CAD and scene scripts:
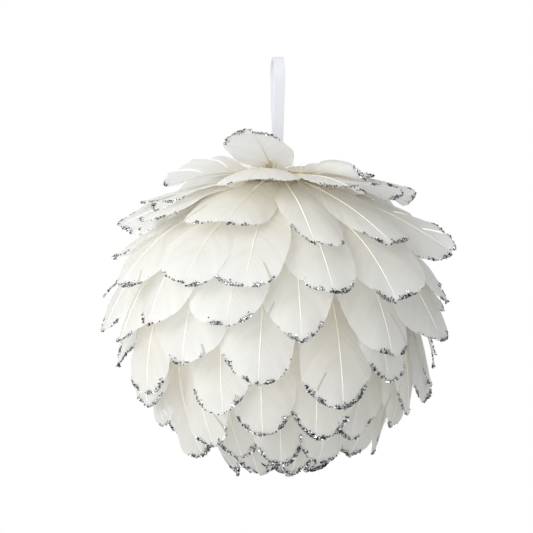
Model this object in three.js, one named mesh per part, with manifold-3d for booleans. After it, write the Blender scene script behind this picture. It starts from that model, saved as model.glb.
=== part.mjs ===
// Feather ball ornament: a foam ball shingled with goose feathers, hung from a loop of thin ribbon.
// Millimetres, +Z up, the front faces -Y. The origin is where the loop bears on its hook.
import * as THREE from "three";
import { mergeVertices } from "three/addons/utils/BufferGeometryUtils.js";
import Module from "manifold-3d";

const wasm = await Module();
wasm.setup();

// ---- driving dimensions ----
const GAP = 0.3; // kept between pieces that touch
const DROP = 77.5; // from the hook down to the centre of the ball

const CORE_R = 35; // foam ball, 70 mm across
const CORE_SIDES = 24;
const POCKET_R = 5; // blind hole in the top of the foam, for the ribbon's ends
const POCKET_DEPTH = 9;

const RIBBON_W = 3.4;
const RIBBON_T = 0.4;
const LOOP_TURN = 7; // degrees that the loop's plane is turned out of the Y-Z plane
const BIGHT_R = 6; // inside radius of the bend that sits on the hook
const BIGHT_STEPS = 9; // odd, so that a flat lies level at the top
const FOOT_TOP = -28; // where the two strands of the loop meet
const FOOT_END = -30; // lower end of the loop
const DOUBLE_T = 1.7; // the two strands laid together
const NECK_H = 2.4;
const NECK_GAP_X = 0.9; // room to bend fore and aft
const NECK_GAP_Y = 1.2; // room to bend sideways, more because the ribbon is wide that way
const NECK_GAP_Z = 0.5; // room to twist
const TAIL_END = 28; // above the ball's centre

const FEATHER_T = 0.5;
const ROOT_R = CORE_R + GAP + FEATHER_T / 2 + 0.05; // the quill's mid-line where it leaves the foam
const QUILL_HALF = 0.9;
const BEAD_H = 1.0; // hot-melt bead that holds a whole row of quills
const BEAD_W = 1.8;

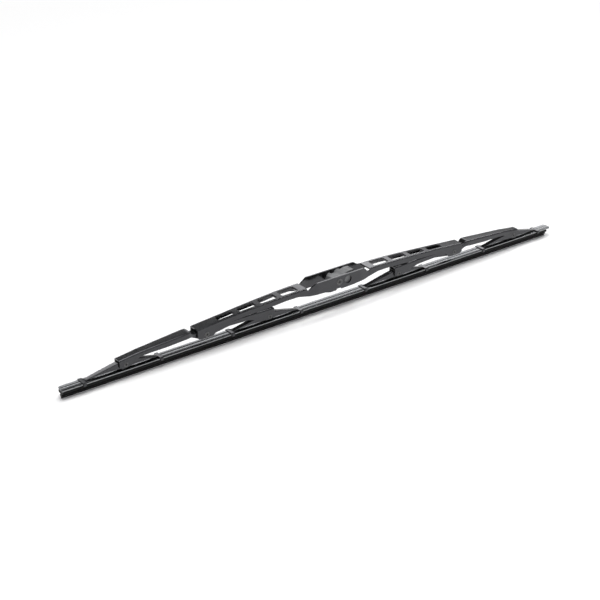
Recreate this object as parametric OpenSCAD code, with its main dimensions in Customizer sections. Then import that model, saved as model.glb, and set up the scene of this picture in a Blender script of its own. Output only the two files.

### DIRECTIONS FOR THIS TASK
Select from the material above each line in which the string "Blender" appears, and list those lines.

### RIGHT ANSWER
Model this object in three.js, one named mesh per part, with manifold-3d for booleans. After it, write the Blender scene script behind this picture. It starts from that model, saved as model.glb.
Recreate this object as parametric OpenSCAD code, with its main dimensions in Customizer sections. Then import that model, saved as model.glb, and set up the scene of this picture in a Blender script of its own. Output only the two files.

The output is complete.